A three floor set up, the Temple’s ground floor looks more like an office building housing my childhood orthodontist than a temple. An old elevator stood at one end of the humid entryway, with large hand lettered signs in Chinese above the buttons. Deciding today was perhaps not the day to learn the Chinese words for “Use at your own risk” I decided to take the stairs to the “Ancestors Hall” and the “Main Hall”.
With the not overpowering but everpresent smell of incense infusing my pores, I climbed the three flights up to where I found Sam sitting behind a desk covered in paperwork, minding a small storefront sized, but thoroughly decorated temple. Dripping with sweat, I removed my hat and told Sam what I sought.
With a smile, he told me it was quite impossible. This was no place for lectures or teachers or speeches. This was a place to pray, sing, and make offerings/show respect. Obviously disappointed, I asked what I should do to learn more about the Tao.

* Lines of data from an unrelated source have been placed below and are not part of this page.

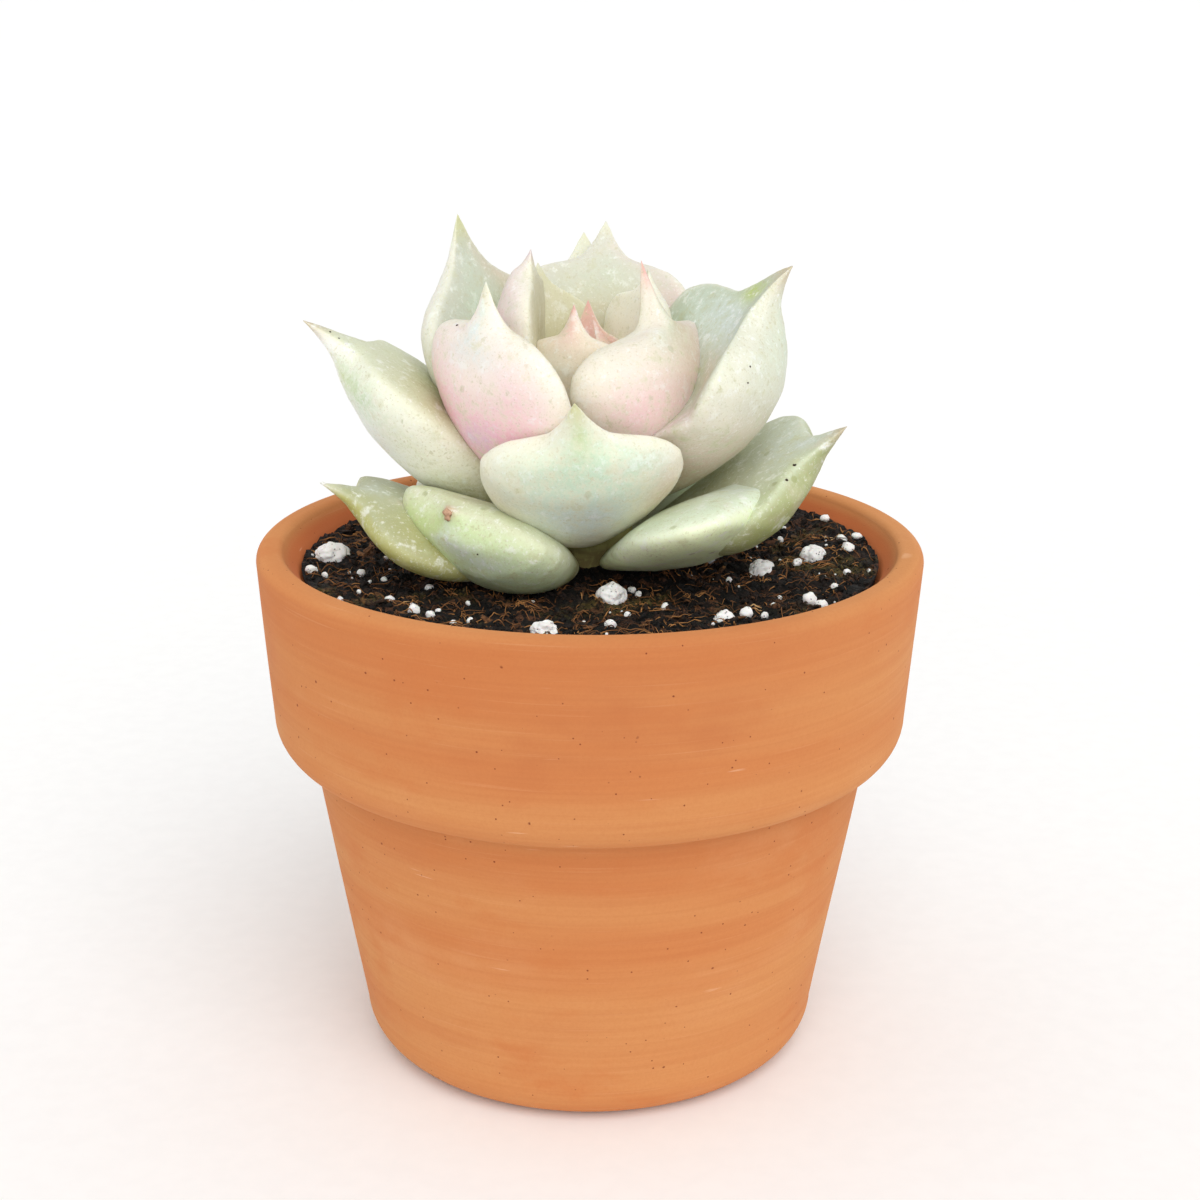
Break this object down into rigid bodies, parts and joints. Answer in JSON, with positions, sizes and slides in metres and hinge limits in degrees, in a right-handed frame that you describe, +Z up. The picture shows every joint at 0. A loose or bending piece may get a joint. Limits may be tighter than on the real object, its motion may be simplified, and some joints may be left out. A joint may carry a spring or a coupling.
{
  "type": "potted succulent",
  "caption": "Rosette succulent with thick pointed pale leaves, standing in potting mix with white grit in a small round clay pot with a collar rim and a drain hole.",
  "frame": {"origin": "centre of the pot's base, on the surface that it stands on", "axes": "+Z up through the pot's axis; -Y towards the side that is seen as the front"},
  "size_m": [0.082, 0.082, 0.1041],
  "materials": {
    "terracotta": "unglazed, fine brushed lines",
    "potting_mix": "loose, fibrous, damp",
    "perlite": "pitted, chalky",
    "stem_skin": "smooth living skin",
    "leaf_low": "fleshy leaf with a powdery bloom",
    "leaf": "fleshy leaf with a powdery bloom",
    "leaf_heart": "fleshy leaf with a powdery bloom, pink tip"
  },
  "bodies": {
    "root": {"leaf_back": "leaf", "leaf_back_left": "leaf", "leaf_back_outer": "leaf", "leaf_front_left": "leaf", "leaf_front_middle": "leaf", "leaf_front_right": "leaf", "leaf_heart_back": "leaf_heart", "leaf_heart_front": "leaf_heart", "leaf_heart_left": "leaf_heart", "leaf_heart_right": "leaf_heart", "leaf_left": "leaf", "leaf_low_back": "leaf_low", "leaf_low_back_left": "leaf_low", "leaf_low_back_right": "leaf_low", "leaf_low_front_left": "leaf_low", "leaf_low_front_right": "leaf_low", "leaf_low_left": "leaf_low", "leaf_low_right": "leaf_low", "leaf_mid_back_left": "leaf", "leaf_mid_back_right": "leaf", "leaf_outer_back_right": "leaf", "leaf_right": "leaf", "leaf_upper_back_left": "leaf", "leaf_upper_left": "leaf", "leaf_upper_right": "leaf", "perlite_back": "perlite", "perlite_back_left": "perlite", "perlite_back_right": "perlite", "perlite_far_right": "perlite", "perlite_front": "perlite", "perlite_front_edge": "perlite", "perlite_front_right": "perlite", "perlite_left": "perlite", "perlite_right": "perlite", "pot": "terracotta", "soil": "potting_mix", "stem": "stem_skin"}
  },
  "joints": []
}
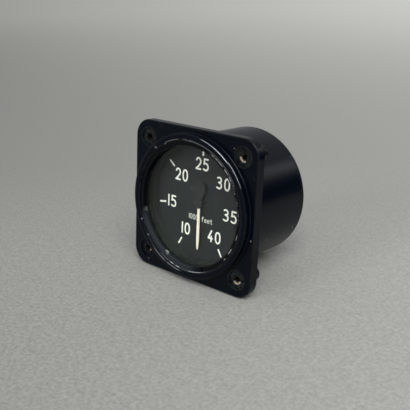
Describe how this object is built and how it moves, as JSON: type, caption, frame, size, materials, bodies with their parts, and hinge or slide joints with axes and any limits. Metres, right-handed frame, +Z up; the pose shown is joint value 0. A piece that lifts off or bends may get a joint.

Sam assumed I had read all I had read in English, to which I replied yes. He asked “Do you speak Cantonese?” to which I replied “No.” He smiled at that and said that all the learning, prayers, and teachings were in Cantonese here at Evergreen, as were all the teachings in the books.
In typical fashion, I quickly said “Fine, I’ll learn Cantonese” to which Sam replied incredulously, “Really, do you have time for that? Don’t you have a job?” He was very kind, let me walk off with some pamplets written in Chinese, and wished me well. I didn’t feel unwelcome, but I was not misled to believe that this was any place for a foreigner interested in dabbling in something simply thought to be exotic.
It wasn’t until I had walked back past the grocers and vendors, the fish mongers, electronics hawkers, hole in the wall eateries, trendy restaurants and condos, the oasis of the gardens and back to the base of the steps up out of Chinatown that I realized that my search had finished as it must. I chuckled to myself as I climbed back up the steps to the wider world of Vancouver and remembered a Taoist saying:
“If you think you can speak about the Tao,
it is clear you don’t know what you’re talking about”
There was no other answer Sam could have given me. You can’t learn the Tao like you learn Cantonese. There is no memorization, no classes to take, no dogma to be drilled. There is only the Tao to be lived and experienced.
You can’t see it because it has no form.
You can’t hear it because it makes no noise.
You can’t touch it because it has no substance.
It cannot be known in these ways,
because it is the all-embracing Oneness.